Curiosamente, lembrem-se, foi justamente a palavra do ano, rage bait — a “isca da raiva” — que me arrastou por todo esse labirinto de história, cozinha e cultura. Ela prova, de forma quase fatal, que uma boa isca sempre funciona: seja para capturar cliques, provocar emoções digitais ou fisgar olhares famintos diante de um prato fumegante de frango em tiras.

O que começou como uma reflexão sobre títulos sensacionalistas se transformou numa viagem pelos séculos, das cozinhas aristocráticas francesas aos bares e botequins brasileiros, mostrando que, no fundo, toda isca — emocional ou culinária — compartilha o mesmo segredo: irresistibilidade combinada à promessa de recompensa imediata.

A culinária e o algoritmo, afinal, não são tão diferentes: ambos sabem que nada captura tão bem quanto uma boa isca.

EMINCÉ DE VOLAILLE À LA SUPRÊME

Ingredientes (para 2 pessoas — ajuste conforme necessidade)

2 peitos de frango (sem pele e osso),

50 g de manteiga sem sal

Sal e pimenta branca a gosto

Para o molho Suprême:

500ml de caldo de galinha

50 g de manteiga para o roux

50 g de farinha de trigo (para o roux)

Cream (creme de leite fresco ou creme pesado) ~150 ml

(Opcional) suco de limão, sal e pimenta branca a gosto

Modo de preparo: Tempere os peitos de frango com sal e pimenta. Aqueça uma mistura de manteiga e um pouco de óleo numa frigideira antiaderente. Doure bem os peitos de frango de ambos os lados — cerca de 5 minutos de cada lado. Retire o frango e reserve, mantendo o calor.

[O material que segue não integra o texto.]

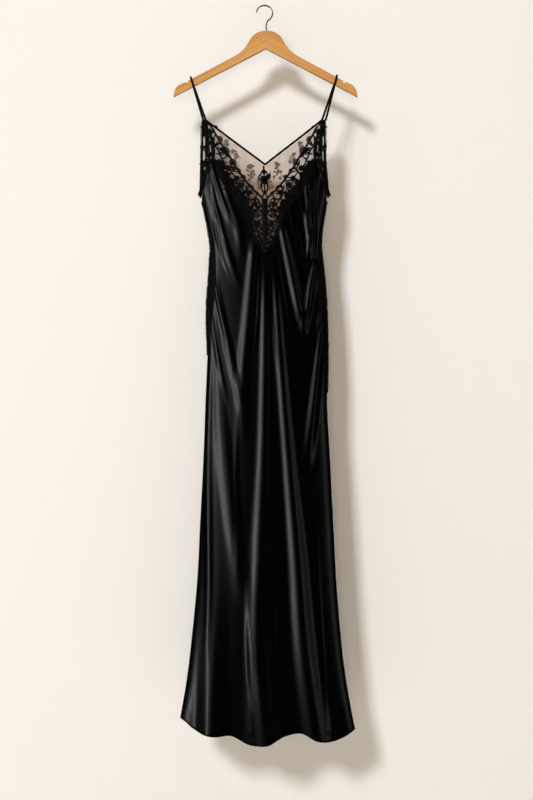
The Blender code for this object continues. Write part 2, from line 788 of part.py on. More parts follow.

Para preparar o molho Suprême: Derreta os 50 g de manteiga em uma panela, junte a farinha e mexa até formar um roux claro; Aos poucos, adicione o caldo de galinha, mexendo bem para não empelotar — isso cria a velouté; Quando a velouté estiver cremosa e homogênea, incorpore o creme de leite, ajuste sal e pimenta e acrescente um fio de limão se quiser uma acidez sutil; mexa até encorpar.

Sirva os peitos de frango fatiado cobertos pelo molho Suprême, acompanhado de batatas, arroz, ou legumes — o clássico costuma pedir acompanhamento neutro para deixar brilhar a elegância do molho. 

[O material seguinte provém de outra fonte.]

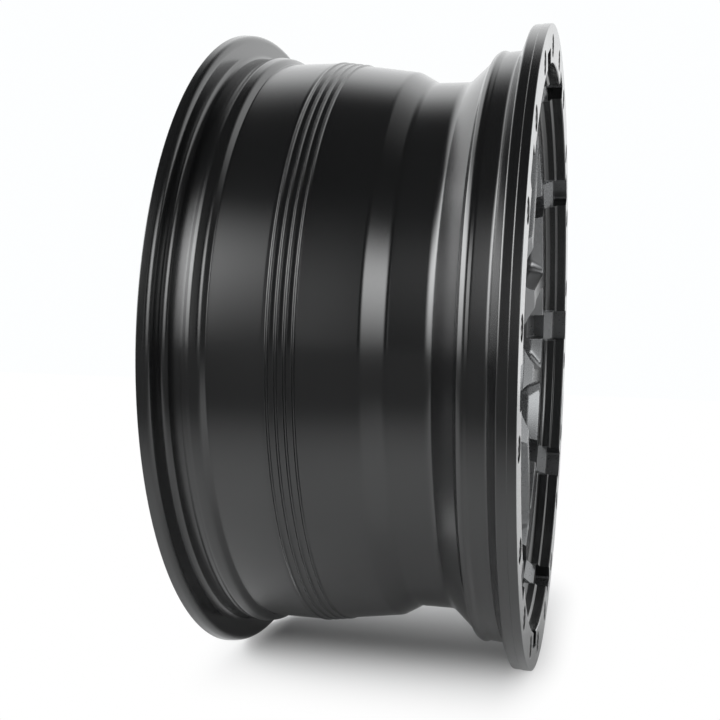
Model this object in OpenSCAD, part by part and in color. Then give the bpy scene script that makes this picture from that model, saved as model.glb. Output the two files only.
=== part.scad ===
// One-piece cast alloy road wheel: plain outer ring with bolts and notches, five pairs of spokes.
// Millimetres, +Z up. The axle runs along Y through the origin and the street side faces -Y.
// Inside the modules the axle is Z and the street side is +Z; stand() turns the result upright.

/* [Rim] */
// Diameter over the two rim flanges
flange_d = 471.6; // [380:0.2:600]
// Width over the two flanges
rim_w = 227.2; // [150:0.2:330]
// Height of the flanges over the bead seats
flange_h = 17.5; // [14:0.1:20]
// Width of the street-side flange at its top
flange_w = 12; // [9:0.5:14]
// Angle by which the street-side flange's tyre side leans outwards down to the bead seat
flange_lean = 22; // [5:0.5:25]
// Small step down in the street-side flange, towards the tyre
flange_step = 0.4; // [0.1:0.1:1]
// Distance of that step from the ring's face
flange_step_at = 5.4; // [3:0.1:7]
// Width of the back flange, whose tyre side is square to the axle
back_flange_w = 8.7; // [8:0.1:13]
// Distance from each flange's outer face to the crest of the safety hump
hump_at = 33.8; // [30:0.1:38]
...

ISCAS DE FRANGO DO BARÃO DE GOURMANDISE

400 g de peito de frango sem pele e osso, cortado em tiras (~2 cm de espessura)

Marinada de buttermilk

200 ml de leite integral

1 colher de sopa de suco de limão

1 colher de chá de sal — essa marinada rápida que mantém o frango suculento

Para empanar

60 g de farinha de trigo

10 g de amido de milho

¾ colher de chá de sal fino

½ colher de chá de pimenta preta (do reino)

½ colher de chá de páprica doce

¼ colher de chá de alho em pó

1 ovo + 1 colher de sopa de leite ou água

200 g de farinha de rosca ou panko — para cobertura crocante

Óleo neutro suficiente para fritura por imersão (~1 litro), aquecido a 175–180 °C (347–355 °F)

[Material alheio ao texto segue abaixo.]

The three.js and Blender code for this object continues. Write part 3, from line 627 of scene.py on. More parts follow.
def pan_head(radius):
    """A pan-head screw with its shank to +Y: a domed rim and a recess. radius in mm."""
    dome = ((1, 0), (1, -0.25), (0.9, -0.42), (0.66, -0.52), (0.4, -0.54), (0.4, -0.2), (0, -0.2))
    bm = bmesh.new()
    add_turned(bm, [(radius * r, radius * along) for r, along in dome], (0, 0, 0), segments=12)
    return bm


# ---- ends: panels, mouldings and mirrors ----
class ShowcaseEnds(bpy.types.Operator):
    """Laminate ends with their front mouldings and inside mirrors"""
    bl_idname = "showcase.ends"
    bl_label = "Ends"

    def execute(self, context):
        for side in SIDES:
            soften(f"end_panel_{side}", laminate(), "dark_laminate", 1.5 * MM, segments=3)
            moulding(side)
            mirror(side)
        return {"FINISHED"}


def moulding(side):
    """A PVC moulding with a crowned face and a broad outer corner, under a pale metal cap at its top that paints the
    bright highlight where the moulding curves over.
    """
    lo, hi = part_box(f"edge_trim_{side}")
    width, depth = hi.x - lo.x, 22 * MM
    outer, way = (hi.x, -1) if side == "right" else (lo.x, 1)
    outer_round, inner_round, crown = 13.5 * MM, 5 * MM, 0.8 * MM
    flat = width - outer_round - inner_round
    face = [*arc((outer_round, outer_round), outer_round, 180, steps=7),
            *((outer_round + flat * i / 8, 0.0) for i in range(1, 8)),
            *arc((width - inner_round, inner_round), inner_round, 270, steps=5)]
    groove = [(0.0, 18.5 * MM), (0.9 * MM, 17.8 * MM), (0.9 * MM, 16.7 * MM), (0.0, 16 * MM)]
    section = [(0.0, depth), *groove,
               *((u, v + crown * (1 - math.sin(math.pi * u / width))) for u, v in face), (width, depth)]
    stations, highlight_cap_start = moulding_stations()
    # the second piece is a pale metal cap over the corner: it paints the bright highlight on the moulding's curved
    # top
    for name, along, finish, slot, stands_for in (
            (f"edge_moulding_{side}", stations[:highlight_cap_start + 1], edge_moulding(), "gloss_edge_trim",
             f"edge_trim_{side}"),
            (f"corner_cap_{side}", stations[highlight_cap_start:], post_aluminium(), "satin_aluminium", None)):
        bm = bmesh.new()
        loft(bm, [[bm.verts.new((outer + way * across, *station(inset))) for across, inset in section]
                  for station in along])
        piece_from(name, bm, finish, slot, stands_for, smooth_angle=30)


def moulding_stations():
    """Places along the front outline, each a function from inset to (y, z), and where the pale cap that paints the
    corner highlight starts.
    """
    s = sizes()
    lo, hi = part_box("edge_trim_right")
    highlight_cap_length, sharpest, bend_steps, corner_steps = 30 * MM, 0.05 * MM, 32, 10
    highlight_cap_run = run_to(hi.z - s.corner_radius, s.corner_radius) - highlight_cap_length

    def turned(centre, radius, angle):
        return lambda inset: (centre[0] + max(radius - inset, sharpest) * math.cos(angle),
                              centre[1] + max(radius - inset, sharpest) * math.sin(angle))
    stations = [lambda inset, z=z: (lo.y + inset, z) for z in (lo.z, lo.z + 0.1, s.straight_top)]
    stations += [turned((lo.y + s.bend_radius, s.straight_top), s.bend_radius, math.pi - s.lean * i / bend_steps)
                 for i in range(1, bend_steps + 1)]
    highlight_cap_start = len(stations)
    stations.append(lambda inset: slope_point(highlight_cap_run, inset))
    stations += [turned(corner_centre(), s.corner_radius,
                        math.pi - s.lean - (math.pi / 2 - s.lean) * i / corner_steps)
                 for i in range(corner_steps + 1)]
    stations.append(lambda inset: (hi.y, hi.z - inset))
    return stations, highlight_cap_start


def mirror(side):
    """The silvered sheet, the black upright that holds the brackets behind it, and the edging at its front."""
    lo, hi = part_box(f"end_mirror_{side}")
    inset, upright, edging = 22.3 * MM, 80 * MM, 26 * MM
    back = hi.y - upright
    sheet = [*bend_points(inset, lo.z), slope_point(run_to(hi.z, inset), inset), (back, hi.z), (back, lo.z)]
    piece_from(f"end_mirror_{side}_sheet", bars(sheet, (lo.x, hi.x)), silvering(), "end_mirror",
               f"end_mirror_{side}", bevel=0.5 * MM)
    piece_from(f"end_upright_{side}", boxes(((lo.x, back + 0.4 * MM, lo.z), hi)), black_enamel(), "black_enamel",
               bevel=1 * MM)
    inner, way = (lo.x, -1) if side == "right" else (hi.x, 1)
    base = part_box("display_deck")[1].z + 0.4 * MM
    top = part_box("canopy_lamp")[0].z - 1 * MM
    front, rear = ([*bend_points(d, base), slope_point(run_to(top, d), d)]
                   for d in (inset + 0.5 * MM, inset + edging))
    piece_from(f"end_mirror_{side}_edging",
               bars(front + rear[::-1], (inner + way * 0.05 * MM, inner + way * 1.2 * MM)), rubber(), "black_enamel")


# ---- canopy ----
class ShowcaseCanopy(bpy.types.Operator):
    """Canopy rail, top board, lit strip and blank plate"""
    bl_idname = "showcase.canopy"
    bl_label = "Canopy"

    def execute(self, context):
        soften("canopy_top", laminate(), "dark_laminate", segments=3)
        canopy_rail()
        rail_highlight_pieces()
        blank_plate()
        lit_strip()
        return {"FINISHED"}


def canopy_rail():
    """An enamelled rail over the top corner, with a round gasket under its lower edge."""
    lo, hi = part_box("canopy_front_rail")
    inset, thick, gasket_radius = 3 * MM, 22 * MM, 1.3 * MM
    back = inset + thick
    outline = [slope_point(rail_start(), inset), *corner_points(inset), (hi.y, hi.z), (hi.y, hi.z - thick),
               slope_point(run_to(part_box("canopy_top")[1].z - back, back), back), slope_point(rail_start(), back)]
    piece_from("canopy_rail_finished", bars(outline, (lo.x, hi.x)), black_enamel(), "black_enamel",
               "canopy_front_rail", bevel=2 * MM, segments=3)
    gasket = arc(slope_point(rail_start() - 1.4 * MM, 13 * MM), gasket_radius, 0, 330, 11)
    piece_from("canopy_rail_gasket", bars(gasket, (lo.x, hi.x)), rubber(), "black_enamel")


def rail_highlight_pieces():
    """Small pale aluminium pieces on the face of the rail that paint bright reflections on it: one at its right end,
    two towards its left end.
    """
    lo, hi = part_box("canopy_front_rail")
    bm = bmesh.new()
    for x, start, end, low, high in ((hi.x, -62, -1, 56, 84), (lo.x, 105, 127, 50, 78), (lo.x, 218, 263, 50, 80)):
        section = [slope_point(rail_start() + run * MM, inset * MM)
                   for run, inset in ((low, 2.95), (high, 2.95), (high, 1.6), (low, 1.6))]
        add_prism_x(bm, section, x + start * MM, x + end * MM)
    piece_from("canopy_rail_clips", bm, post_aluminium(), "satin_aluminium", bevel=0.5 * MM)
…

Preparo: Marinada – primeiro faça o buttermilk, misture o leite o suco de limão e sal numa tigela que depois caiba todo o frango cortado em tiras. Misture bem, e espere uns 3 minutos até a mistura dar uma talhada, não se assuste é isso mesmo o que se quer. Com o leite talhado, junte o frango e envolva bem nessa mistura de leite, cubra e deixe descansar 20–30 minutos. Isso ajuda a manter o frango suculento.  Preparar estação de empanado: em tigela 1 misture farinha + amido + sal + pimenta + páprica + alho; em tigela outra 2 bata o ovo com leite (ou água); em outra tigela coloque a farinha de rosca. Para empanar, escorra o frango da marinada, seque o excesso com papel toalha. Passe cada tira primeiro na mistura de farinha de trigo e amido temperado, sacudindo o excesso; depois mergulhe no ovo batido; por fim, cubra com farinha de rosca apertando levemente para aderir bem. Deixe as tiras empanadas descansarem 10–15 minutos — isso ajuda a crosta a firmar e não descolar durante a fritura.  Para fritar: Aqueça o óleo a 175–180 °C e frite as tiras em pequenas porções (cerca de 3–5 por vez), por 3–4 minutos ou até ficarem douradas e com temperatura interna segura. Retire com escumadeira e escorra sobre grade ou papel toalha. Sirva quente, com seu molho preferido (pode ser molho de mostarda, maionese temperada, barbecue, etc.).